The feedback linked to RTB is unique: when an advertiser loses a bid, he learns nothing about the value he would have earned from the site (similarly, if the reserve price is too high, the publisher learns nothing about the distribution of the prices offered by the advertisers).
Thus, once the auction is over, the player does not necessarily know the reward that would have been given by offering a different bid (respectively, a different reserve price, in the case of the publisher). This feedback model is reminiscent of the one-armed bandit model (see here for a gentle introduction), where one observes only the reward for the chosen action.
The bandit model has therefore often been associated with the optimal bid choice problem.

Two kinds of assumptions can be made about the value of the location and the bids proposed by the other advertisers. The simplest assumption is that these two quantities are random variables drawn from the same law independently: this is the “iid” assumption (Online learning for Repeated Auctions, Real-time bidding with side information, Efficient Algorithms for Stochastic Repeated Second-price Auctions). In particular, it implies that the way the main advertiser plays has no influence on the environment. We can also assume that these variables can be arbitrary: this is the adversarial hypothesis (Online learning for Repeated Auctions, Learning to Bid without Knowing your Value). This last hypothesis leads to much more defensive strategies.
On the other hand, competing bids can be assumed to be observed: for every move, only in some cases, or never.

A more elaborate model considers that the advertiser also has context data (on the user or the location) on which the reward depends in a linear way (real-time bidding with side information).

Why not use any classic K-arm bandit algorithm?

The simplest way to solve the bid selection problem is to consider that we have a choice between a finite number of bid values and to ignore the feedback structure specific to RTB. We can then use any K-arm bandit algorithm. The limitations of this approach are the following:

  • In reality the number of possible bids is immense, which implies that the exploration phase would last too long
  • This method deprives oneself of a large part of the information. When the auction is won, we know that any higher bid would also have won, and we know the value it would have brought. We therefore know the reward associated with any higher bid. In the same way, when one has lost, one knows the reward associated with any lower bid.

Why did most of the work initially focus on the second price?

Second-price bidding was predominant in RTB until about 2018.
They have gradually been replaced by first-price auctions, with the introduction of header bidding. The historical predominance of second price auctions only partly explains the concentration of searches on this type of auctions. Indeed, the study of the second price bids is much simpler, because these bids prompt to propose a bid equal to the value of the investment (we say that they are truthful). Competitors’ bids then have little influence on the way rational advertisers bid, and learning the value of the location is enough to get you closer to the optimal bid. On the contrary, in first-price auctions, the optimal bid depends on the bid of others as much as on the value of the location.

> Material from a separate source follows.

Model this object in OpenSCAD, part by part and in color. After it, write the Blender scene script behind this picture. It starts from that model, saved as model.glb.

What are the main ideas used in this work?

The central issue is to find a way to balance exploration, which is materialized by high bids allowing to learn the value, and exploitation, which is materialized by bids close to the estimated optimal bid (i.e. the estimated value in the case of the second price).

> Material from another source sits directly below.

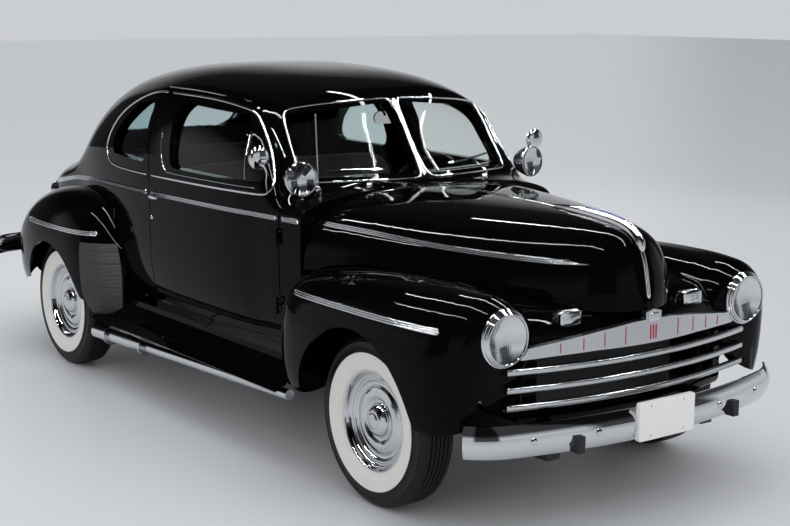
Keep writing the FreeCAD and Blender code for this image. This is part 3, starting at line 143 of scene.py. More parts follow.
class CoupeTrim(bpy.types.PropertyGroup):
    """Sizes of the bright trim."""
    belt_height: length_setting("Belt moulding", "Height of the ribbed belt moulding", 0.024, 0.01, 0.05)
    spear_height: length_setting("Fender spear", "Height of the ribbed fender spears", 0.026, 0.01, 0.05)
    rise: length_setting("Rise", "How far mouldings stand off the skin", 0.006, 0.002, 0.02)
    reveal_width: length_setting("Reveal", "Width of the bright window reveal", 0.012, 0.004, 0.02)
    screen_width: length_setting("Screen frame", "Width of the windscreen's bright frame", 0.011, 0.005, 0.03)


class CoupeWheel(bpy.types.PropertyGroup):
    """Sizes of the wheels' dress."""
    wall_inner: length_setting("White from", "Inner radius of the tyre's white band", 0.21, 0.2, 0.25)
    wall_outer: length_setting("White to", "Outer radius of the tyre's white band", 0.281, 0.25, 0.32)
    segments: bpy.props.IntProperty(name="Segments", description="Steps round a wheel", default=120, min=32,
                                    max=240)


class CoupeLooks(bpy.types.PropertyGroup):
    """All the settings that the operators read."""
    paint: bpy.props.PointerProperty(type=CoupePaint)
    trim: bpy.props.PointerProperty(type=CoupeTrim)
    wheel: bpy.props.PointerProperty(type=CoupeWheel)


def looks():
    return bpy.context.scene.coupe_looks


class Reading:
    """A number or vector that varies over a surface; sums and products of readings add nodes."""

    def __init__(self, finish, socket):
        self.finish, self.socket = finish, socket

    def math(self, operation, *others):
        return self.finish.node("ShaderNodeMath", {"operation": operation}, dict(enumerate((self,) + others)))

    def __add__(self, other):
        return self.math("ADD", other)

    def __mul__(self, other):
        return self.math("MULTIPLY", other)

    def __rsub__(self, other):
        return (self * -1.0).math("ADD", other)

    __radd__ = __add__
    __rmul__ = __mul__

    def above(self, limit):
        return self.math("GREATER_THAN", limit)


class Nodes:
    """A node tree to which readings are added."""

    def __init__(self, tree):
        self.tree = tree

    def node(self, kind, settings=None, values=None, out=0):
        """Adds a node with its settings, then its values or links, and reads one of its outputs."""
        made = self.tree.nodes.new(kind)
        for key, value in (settings or {}).items():
            setattr(made, key, value)
        for key, value in (values or {}).items():
            self.put(made.inputs[key], value)
        return Reading(self, made.outputs[out])

    def put(self, socket, value):
        if isinstance(value, Reading):
            self.tree.links.new(value.socket, socket)
        else:
            socket.default_value = value

    def places(self, source="Object"):
        """X, Y and Z of the surface's place."""
        place = self.node("ShaderNodeTexCoord", out=source)
        split = self.node("ShaderNodeSeparateXYZ", values={0: place})
        return place, [Reading(self, split.socket.node.outputs[k]) for k in range(3)]


class Finish(Nodes):
    """A material: one Principled shader, its constants set on the shader's own sockets."""

    def __init__(self, name, **constants):
        self.material = bpy.data.materials.new(name)
        self.material.use_nodes = True
        super().__init__(self.material.node_tree)
        self.shader = self.tree.nodes["Principled BSDF"]
        for key, value in constants.items():
            self.shader.inputs[key.replace("_", " ")].default_value = value

    def colour(self, mask, low, high):
        """Base colour that goes from low to high with a mask."""
        mixed = self.node("ShaderNodeMix", {"data_type": "RGBA"}, {0: mask, 6: low, 7: high}, out=2)
        self.put(self.shader.inputs["Base Color"], mixed)

    def bumps(self, height, distance):
        normal = self.node("ShaderNodeBump", values={"Height": height, "Distance": distance, "Strength": 1.0})
        self.put(self.shader.inputs["Normal"], normal)


def shaded(colour, share):
    """A colour made darker or paler."""
    return tuple(min(1, share * c) for c in colour[:3]) + (1,)


FINISHES = {}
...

In the iid models, we use algorithms close to UCB or linUCB in the contextual case (the most classical strategies for K-armed bandits and linear bandits) which propose as bid upper bounds of confidence of the optimal bid.

In adversarial modeling (Online learning for Repeated Auctions, Learning to Bid without Knowing your Value), methods closer to Exp3 (for adversarial bandits) have been developed. The transition from a choice between a finite number of bids to a choice between continuous bids is then more complex.


The problem of bid selection has given rise to several different models, many of which are related to the bandit model. At Numberly, we looked at a stochastic “iid” model, in Efficient Algorithms for Stochastic Repeated Second-price Auctions and Fast Rate Learning in Stochastic First Price Bidding. These papers show, among other things, that it is possible to implement algorithms that take advantage of the auction structure to achieve much better performance than generic algorithms. The model chosen is certainly very simple, but in our opinion it is quite close to reality. However, some limitations have not been taken into account: the delay between the impression of a banner and the click or purchase, or the behavior of algorithms that do not require the update of the strategy at each auction for example.

1 Header bidding is a technique that allows several ad-exchanges to compete on selected inventories
2 UCB (for Upper Confidence Bound) is a classical algorithm for K-armed bandits first proposed by Auer and which consists in choosing the arm whose upper confidence bound on the reward is the highest. LinUCB (see here) is a generalization to the contextual case.